Neste momento em que muitas atenções estão voltadas ao bilionário e acintoso fundo eleitoral, recentemente vetado por Jair Bolsonaro, mas que pode retornar durante as discussões do Orçamento de 2022, é o Fundo Partidário, seu irmão mais velho, que pode ganhar novos usos além daqueles definidos no artigo 44 da Lei 9.096/95, a Lei dos Partidos Políticos. O projeto prevê a utilização do dinheiro do contribuinte “em outros gastos de interesse partidário, conforme deliberação da executiva” – e, como “interesse partidário” é um conceito suficientemente amplo para abarcar praticamente tudo, fica aberta a porta, por exemplo, para a compra de imóveis ou meios de transporte como jatos, como lembrou à Gazeta do Povo o cientista político Magno Karl.

Qualquer mudança na legislação eleitoral precisa vir na direção de mais transparência, maior fiscalização da prestação de contas e mais rigor para quem emprega de forma escusa os recursos públicos. O Código de Processo Eleitoral faz o oposto

Uma série de novidades previstas no projeto ainda consagra a leniência diante de comportamentos que o Brasil, com muito esforço, passou a ver como condenáveis. Transporte de eleitores, boca de urna e atos de propaganda realizados no dia da eleição, como comícios e carreatas, deixam de ser crime, com pena de prisão, para serem considerados apenas infrações puníveis na esfera cível como multa – no caso do transporte de eleitores, o valor máximo da punição será de R$ 100 mil. A consequência lógica de se excluir a pena de prisão e manter apenas a multa será a adoção de um cálculo bastante pragmático por parte dos candidatos e legendas: vale a pena pagar se a prática irregular trouxer um benefício maior em termos de votos e desempenho eleitoral? Se a conclusão for a de que a irregularidade compensa, práticas quase banidas do cenário eleitoral brasileiro correm o risco de se tornarem corriqueiras.

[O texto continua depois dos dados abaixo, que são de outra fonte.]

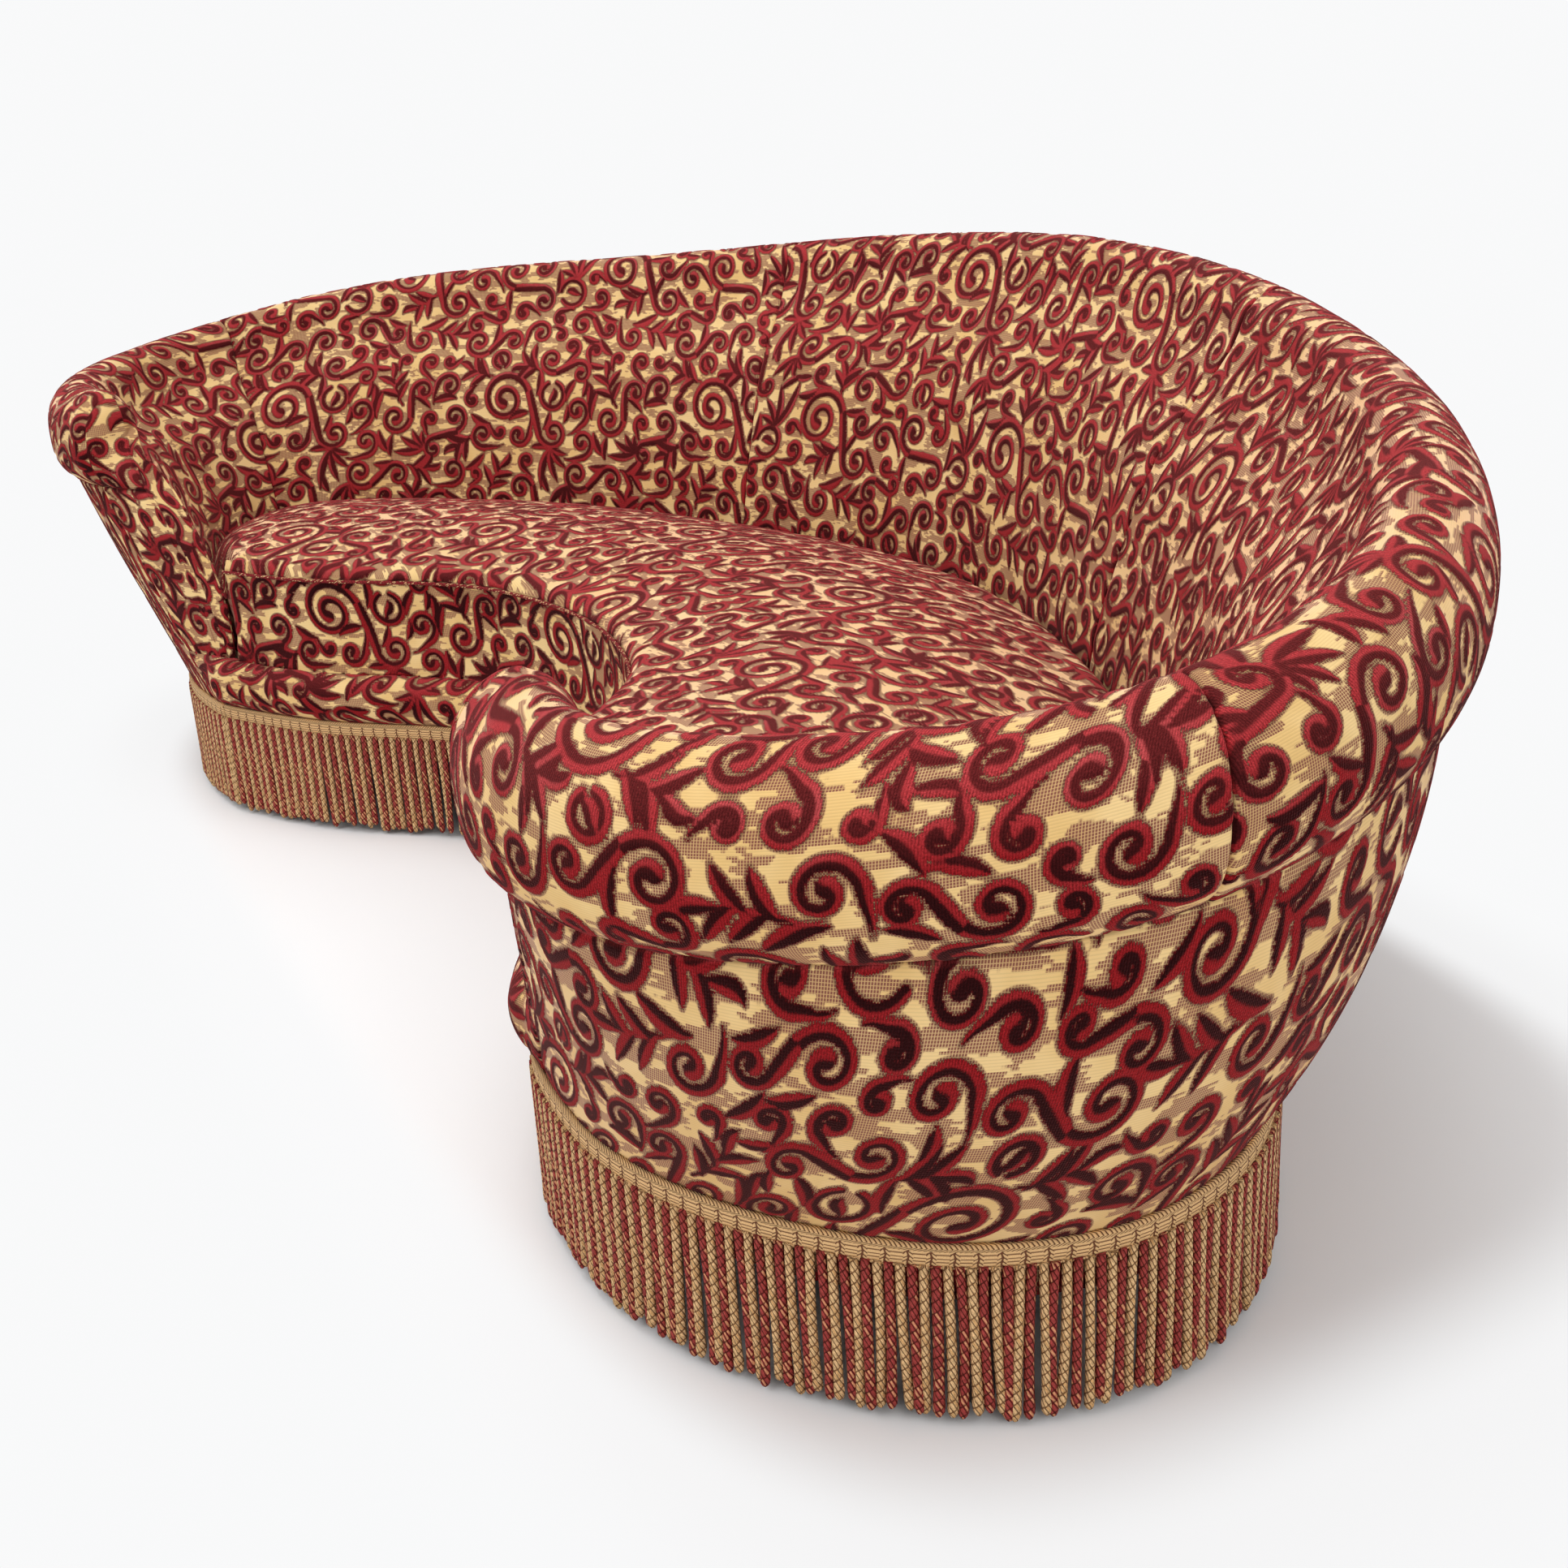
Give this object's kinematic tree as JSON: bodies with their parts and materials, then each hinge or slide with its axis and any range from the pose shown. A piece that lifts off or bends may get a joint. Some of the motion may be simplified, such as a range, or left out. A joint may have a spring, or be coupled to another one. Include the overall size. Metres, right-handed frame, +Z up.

O mesmo cálculo, aliás, passará a ser feito também no caso da multa por reprovação das contas dos partidos pela Justiça Eleitoral, que hoje é de 20% do valor considerado irregular, nas no Código de Processo Eleitoral não passaria de ínfimos R$ 30 mil. Como se isso não bastasse, o projeto reduz o papel da Justiça Eleitoral na fiscalização das contas dos partidos; eles poderão contratar empresas privadas, que encaminharão um relatório ao Tribunal Superior Eleitoral; além disso, as cortes eleitorais passarão a ter apenas dois anos, em vez de cinco, para realizar o enorme trabalho de análise das contas. A transparência no uso de recursos públicos por parte das legendas, assim, fica seriamente prejudicada, e o incentivo aos partidos para que se mantenham na linha fica bastante reduzido com os novos valores máximos de multas.

Cada vez mais, as eleições são processo bancado quase que exclusivamente por dinheiro do contribuinte, seja pelo lado da organização do pleito, seja no financiamento dos partidos e candidatos. Não deveria ser assim – as legendas e campanhas eleitorais deveriam se sustentar apenas com recursos próprios, oriundos de seus filiados e daqueles que simpatizam com suas plataformas ou com os candidatos. Como isso não ocorre, no entanto, qualquer mudança na legislação eleitoral precisa vir na direção de mais transparência, maior fiscalização da prestação de contas e mais rigor para quem emprega de forma escusa os recursos retirados das pessoas e empresas, e que, em vez de serem empregados na oferta de serviços públicos de qualidade, é destinado à atividade política. O Código de Processo Eleitoral inverte essa lógica: menos transparência, menos fiscalização e menos rigor.